- **Material to process**
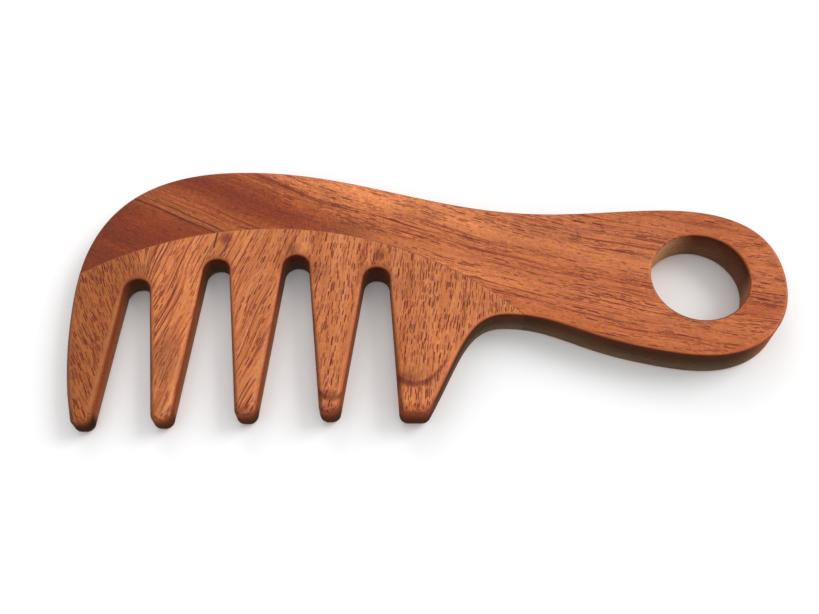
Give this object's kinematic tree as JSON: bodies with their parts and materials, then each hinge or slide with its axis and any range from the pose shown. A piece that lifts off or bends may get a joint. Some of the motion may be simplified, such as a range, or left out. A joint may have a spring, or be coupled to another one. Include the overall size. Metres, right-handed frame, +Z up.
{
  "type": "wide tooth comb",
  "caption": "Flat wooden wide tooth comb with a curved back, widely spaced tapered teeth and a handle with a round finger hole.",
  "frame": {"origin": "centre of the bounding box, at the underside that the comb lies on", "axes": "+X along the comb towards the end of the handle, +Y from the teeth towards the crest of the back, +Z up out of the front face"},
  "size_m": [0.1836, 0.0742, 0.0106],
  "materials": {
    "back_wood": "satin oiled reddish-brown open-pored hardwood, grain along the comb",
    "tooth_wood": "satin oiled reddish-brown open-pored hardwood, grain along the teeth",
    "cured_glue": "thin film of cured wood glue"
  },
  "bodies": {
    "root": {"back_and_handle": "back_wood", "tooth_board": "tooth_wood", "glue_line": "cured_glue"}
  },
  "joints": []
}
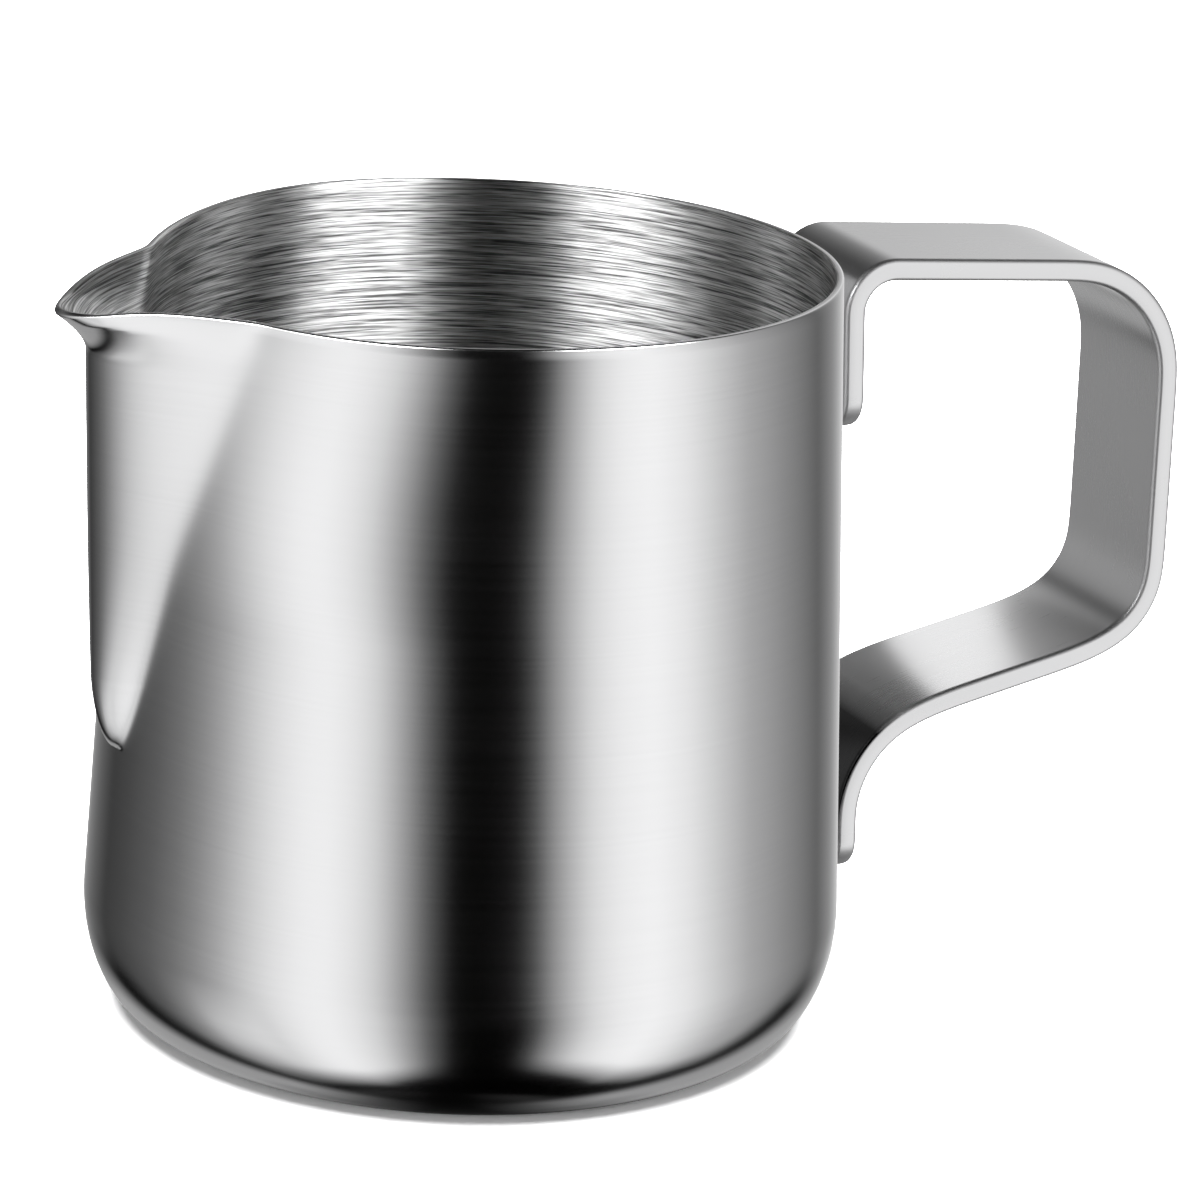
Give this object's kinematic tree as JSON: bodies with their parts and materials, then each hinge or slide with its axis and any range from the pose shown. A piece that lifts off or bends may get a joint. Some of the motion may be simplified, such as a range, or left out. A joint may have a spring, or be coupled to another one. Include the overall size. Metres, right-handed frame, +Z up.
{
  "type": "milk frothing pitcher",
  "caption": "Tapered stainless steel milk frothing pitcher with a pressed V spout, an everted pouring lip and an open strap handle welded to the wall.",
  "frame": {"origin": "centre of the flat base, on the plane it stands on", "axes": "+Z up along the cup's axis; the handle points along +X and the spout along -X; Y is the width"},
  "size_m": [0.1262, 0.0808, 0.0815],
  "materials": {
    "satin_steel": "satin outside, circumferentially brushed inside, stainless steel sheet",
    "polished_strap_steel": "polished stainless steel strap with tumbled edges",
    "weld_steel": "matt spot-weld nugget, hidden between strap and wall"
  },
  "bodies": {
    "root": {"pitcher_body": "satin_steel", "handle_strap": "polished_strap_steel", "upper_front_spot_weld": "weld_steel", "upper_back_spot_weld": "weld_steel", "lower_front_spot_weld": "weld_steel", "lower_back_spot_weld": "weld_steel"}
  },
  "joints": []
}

- **Given exercise**
Reproduce the material in full, with no word added or dropped.

- **Solution to this exercise**
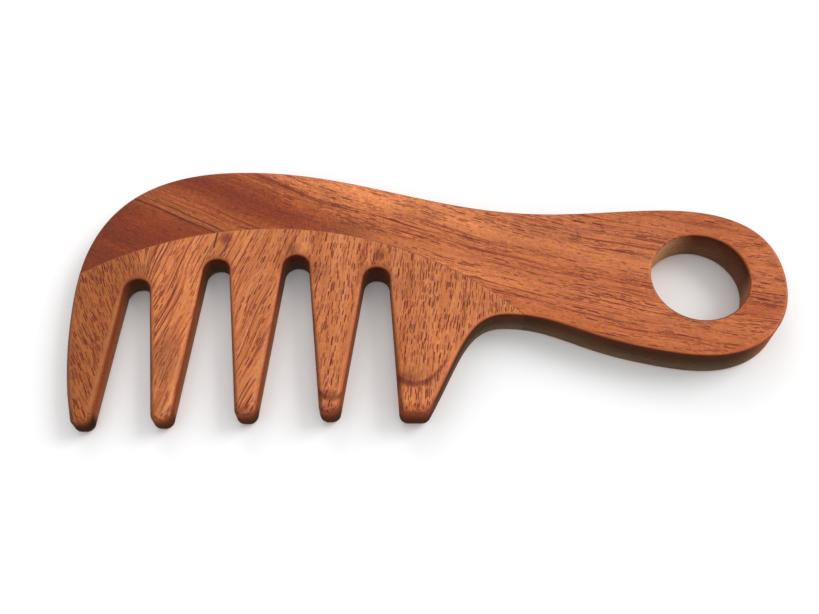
Give this object's kinematic tree as JSON: bodies with their parts and materials, then each hinge or slide with its axis and any range from the pose shown. A piece that lifts off or bends may get a joint. Some of the motion may be simplified, such as a range, or left out. A joint may have a spring, or be coupled to another one. Include the overall size. Metres, right-handed frame, +Z up.
{
  "type": "wide tooth comb",
  "caption": "Flat wooden wide tooth comb with a curved back, widely spaced tapered teeth and a handle with a round finger hole.",
  "frame": {"origin": "centre of the bounding box, at the underside that the comb lies on", "axes": "+X along the comb towards the end of the handle, +Y from the teeth towards the crest of the back, +Z up out of the front face"},
  "size_m": [0.1836, 0.0742, 0.0106],
  "materials": {
    "back_wood": "satin oiled reddish-brown open-pored hardwood, grain along the comb",
    "tooth_wood": "satin oiled reddish-brown open-pored hardwood, grain along the teeth",
    "cured_glue": "thin film of cured wood glue"
  },
  "bodies": {
    "root": {"back_and_handle": "back_wood", "tooth_board": "tooth_wood", "glue_line": "cured_glue"}
  },
  "joints": []
}
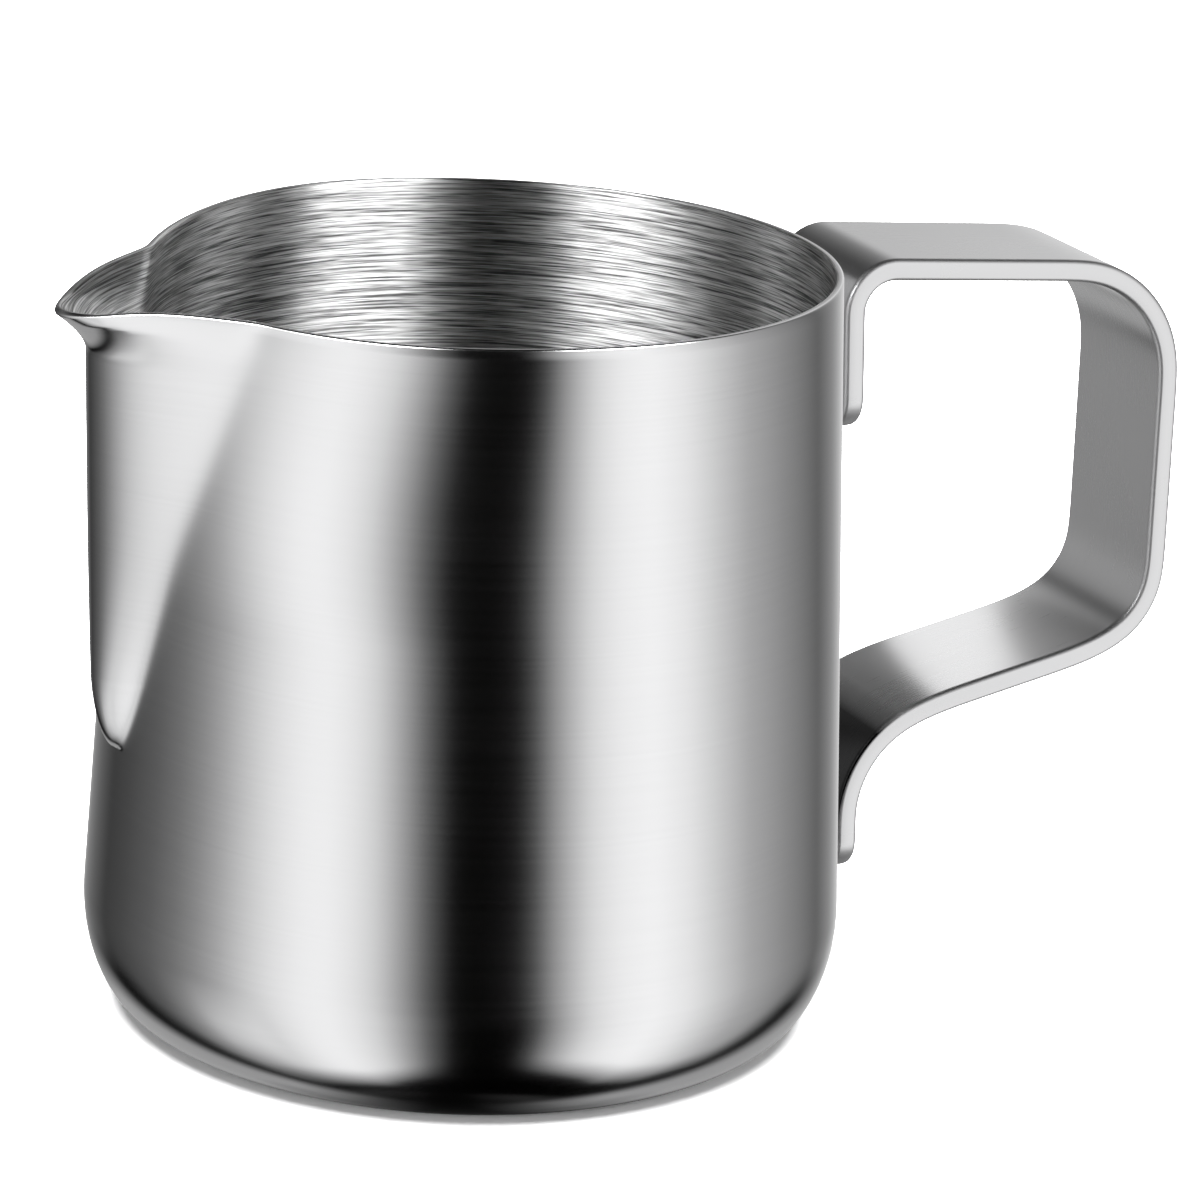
Give this object's kinematic tree as JSON: bodies with their parts and materials, then each hinge or slide with its axis and any range from the pose shown. A piece that lifts off or bends may get a joint. Some of the motion may be simplified, such as a range, or left out. A joint may have a spring, or be coupled to another one. Include the overall size. Metres, right-handed frame, +Z up.
{
  "type": "milk frothing pitcher",
  "caption": "Tapered stainless steel milk frothing pitcher with a pressed V spout, an everted pouring lip and an open strap handle welded to the wall.",
  "frame": {"origin": "centre of the flat base, on the plane it stands on", "axes": "+Z up along the cup's axis; the handle points along +X and the spout along -X; Y is the width"},
  "size_m": [0.1262, 0.0808, 0.0815],
  "materials": {
    "satin_steel": "satin outside, circumferentially brushed inside, stainless steel sheet",
    "polished_strap_steel": "polished stainless steel strap with tumbled edges",
    "weld_steel": "matt spot-weld nugget, hidden between strap and wall"
  },
  "bodies": {
    "root": {"pitcher_body": "satin_steel", "handle_strap": "polished_strap_steel", "upper_front_spot_weld": "weld_steel", "upper_back_spot_weld": "weld_steel", "lower_front_spot_weld": "weld_steel", "lower_back_spot_weld": "weld_steel"}
  },
  "joints": []
}